Maclin finally explained the situation when he was cleared to practice Aug. 17. He seemed to get back to full speed quickly. In the second game of the season, an excruciating fourth-quarter foldup loss at Atlanta that proved to be season-defining, Maclin caught 13 passes for 171 yards, both career highs, though his fourth-down drop late was crucial. Two of the catches went for touchdowns. But between that game and the season finale against Dallas, in which Maclin caught eight passes for 105 yards, he had a subpar season. Maclin missed three games with shoulder and hamstring injuries. He finished with 63 catches for 859 yards and five TDs - failing to match his 2010 totals of 70 catches, 964 yards and 10 TDs.

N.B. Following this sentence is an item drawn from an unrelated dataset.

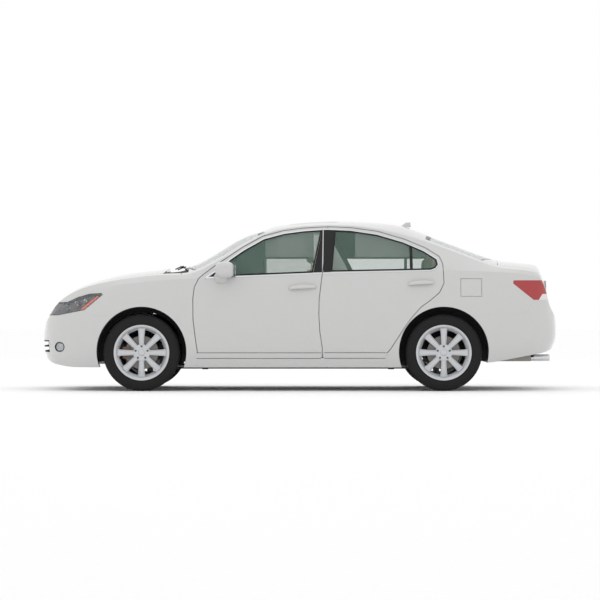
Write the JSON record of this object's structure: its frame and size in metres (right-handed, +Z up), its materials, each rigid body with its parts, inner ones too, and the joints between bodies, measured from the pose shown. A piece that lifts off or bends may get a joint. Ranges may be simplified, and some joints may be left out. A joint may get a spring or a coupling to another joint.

"He probably had too many reps early," Eagles coach Andy Reid said recently. "He's a convincing guy. I think, looking back on it, we probably should have backed off on him a little bit, which is my responsibility. . .I can see that he's much stronger right now."
Maclin, who looks more muscular, said he is up to 205 pounds, at 6-feet, from his normal playing weight of 198. He said he was down around 180 during his illness.
"Some days, I sit back and think about it," Maclin said when asked to compare this offseason with last year. "I'm blessed to have everything be OK with me. I'm just ready to look forward, get things rolling."
Dr. Jeff Parres, the suburban St. Louis physician who took Maclin into his family after coaching him in youth football, said "life is back to normal" for Maclin. "He's back to being a happy, carefree kid. He looks great."
Parres said Maclin has spent much more time in Philadelphia and much less time in the St. Louis area this offseason. Last year, he stayed more around his old friends and family, as he tried to get answers. For 3 or 4 months last year, Parres said, Maclin wasn't violently ill, but he couldn't seem to feel good for very long.
"It really wasn't apparent that he wasn't eating, and was losing weight. It transpired over a couple months," Parres said. "There were days he'd go out and play basketball, but then he'd just lie around and be listless for days. . .This was emotionally tough on him. He was tearful at times, and scared. He struggled with it. He's a pretty stoic guy. . .but it was tough for him."
Parres acknowledges now that he thought Maclin had lymphoma, "that it was just a matter of getting to the right test that was going to prove that he did."
A dozen pathologists looked at the biopsy slides from the inflamed lymph nodes, Parres said, but "no one ever put diagnosis on it. They all just said 'abnormal but indeterminate.'"
Maclin went on a regimen of anti-inflammatories, Parres said, and "got better every month." After Maclin was allowed to return to football, "through the course of the season, he just got better and better and better," Parres said. "He got over his anemia, his inflammatory markers gradually normalized. It wasn't until November or December that everything was totally back to normal."
Maclin said he doesn't know how much his strange 2011 offseason affected his season.
"It is what it is," he said. "Luckily, I'm healthy now. Hopefully, I can get stronger, faster, bigger, to prevent those things from happening this year. . .up until last year, wasn't a problem."
Reid said: "He looks great. He's been here every day working out. He feels good. I think he's strong right now. He's got his weight back."
Partly because of Maclin's touchdown drop-off, fans and analysts wondered whether the team would add a big red-zone target this offseason. The Eagles took 6-2, 216-pound wideout Marvin McNutt, from Iowa, in the sixth round, but arriving at that point in the draft, he would seem to be more of a threat to Riley Cooper's reps than Maclin's. The first-round draftee at WR or the high-profile free-agent signing some people advocated never materialized.
"Anything you can get to help the team, that's fine by me," Maclin said. "Whether y'all think that's going to help or not, who knows? At the end of the day, we have to be more efficient in the red zone, period."